Whoops! Just as I have written this I see Stu, ever on the ball, has just posted. I have not yet quite worked out the implications of his post.
Per Mark's request, here are all my precalibration rides with my tire at 100 psi initial pressure. I eliminated the postcals because varying time had gone by since the pump-up. All precal rides took place within 10 minutes of pump-up.

Although the concrete points seem low, the best comparison is the one done side-by-side on the same day at the same time and temperature. Scatter of the data can be partially attributed to variation of the initial pump-up pressure. I took my best shot, but there’s always variation.

That's okay, I haven't worked them out either.

I have, however, come up with an imperfect model to show that tread compression is real.

The victim is one of my model rock crawlers, chosen for its supple, compliant tires and easily-measured tread lugs.





The large and small lugs are .255 inches apart when the tread is uncompressed. Forgive the use of Imperial units.



I don't have a piece of glass large enough to support me on my bike, so this will have to do. You can see how the tread flattens out under the load of gravity.



The moment of truth.
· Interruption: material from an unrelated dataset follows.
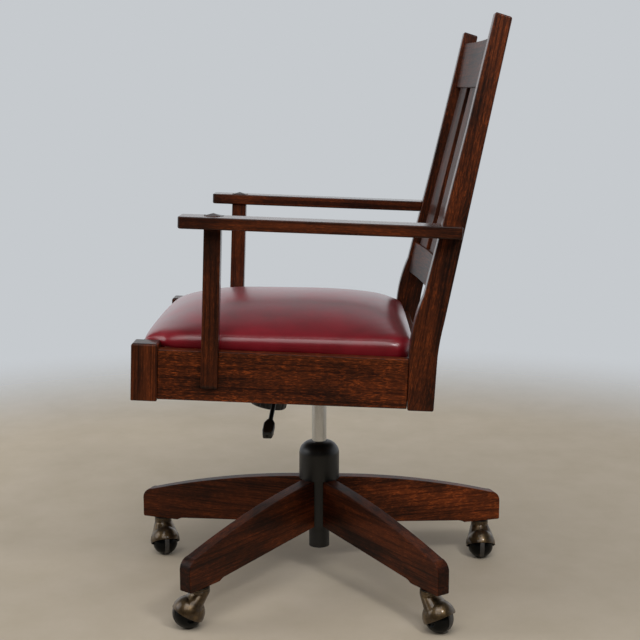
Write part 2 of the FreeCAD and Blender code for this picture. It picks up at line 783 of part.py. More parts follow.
def batten_fronts():
    """The front edges of the two battens, which end flush with the plate's ends."""
    return (plate_front_y, plate_rear_y - batten_wide)


def plate_bolt_places():
    """The four bolts through the plate into the battens."""
    places = []
    for y in batten_fronts():
        for side in (1, -1):
            places.append((side * plate_bolt_x, y + batten_wide / 2))
    return places


def plate_bolts():
    """Bolts with their heads under the plate."""
    pieces = []
    for x, y in plate_bolt_places():
        shank = upright(plate_bolt_r, plate_low_z, plate_low_z + steel + plate_bolt_in, x, y)
        head = upright(plate_bolt_head_r, plate_low_z - plate_bolt_head, plate_low_z, x, y)
        pieces.append(shank.fuse(head).removeSplitter())
    return group(pieces)


def batten(front_y):
    """Oak batten from side rail to side rail."""
    half = rail_out - rail_thick
    low = plate_low_z + steel
    piece = box(-half, half, front_y, front_y + batten_wide, low, low + batten_thick)
    return piece.cut(plate_bolts())


# Seat frame
def tenon(y0, y1, thick_at, z0, z1):
    """A side rail's tenon, centred on the rail's thickness."""
    return box(thick_at - tenon_thick / 2, thick_at + tenon_thick / 2, y0, y1, z0 + tenon_shoulder,
               z1 - tenon_shoulder)


def arm_post():
    """Square post lapped over the side rail, with its head through the arm as a pyramid."""
    x0 = arm_post_out - arm_post_thick
    x1 = arm_post_out
    y0 = arm_post_y
    y1 = arm_post_y + arm_post_wide
    arm_top = arm_low_z + arm_thick
    post = box(x0, x1, y0, y1, arm_post_low_z, arm_top)
    foot = edges_where(post, lambda p: p.z < arm_post_low_z + run_fit and p.x > x1 - run_fit)
    post = post.makeChamfer(arm_post_bevel, foot)
    mid_x = (x0 + x1) / 2
    mid_y = (y0 + y1) / 2
    corners = [V(x0, y0, arm_top), V(x1, y0, arm_top), V(x1, y1, arm_top), V(x0, y1, arm_top)]
    apex = V(mid_x, mid_y, arm_top + tenon_cap)
    sides = [polygon([corners[n], corners[(n + 1) % 4], apex]) for n in range(4)]
    cap = Part.Solid(Part.Shell([polygon(corners)] + sides))
    if cap.Volume < 0:
        cap.reverse()
    return post.fuse(cap).removeSplitter()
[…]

The caliper, set at .255, will not fit between the impressions made by the lugs. This was not a rolling impression but a static one. Best measurement comes in at .245, for a compression of .010 on a 5-inch OD tire.

The model is imperfect for the following reasons:

1: the contact-patch/diameter ratio is wildly exaggerated.
2: measurement the impression is somewhat imprecise, due to the nature of the impression (dirt on ATM envelope).
3: the tire itself has no fabric reinforcement; it is pure synthetic rubber. Fine for its intended purpose, but unsuitable for a bicycle.
4: the tire is not pneumatic, but supported by foam inside the tire, for technical reasons we won't go into here.

Nevertheless, the model shows that tire treads do, in fact, compress when flattened out. Take this for what it is worth.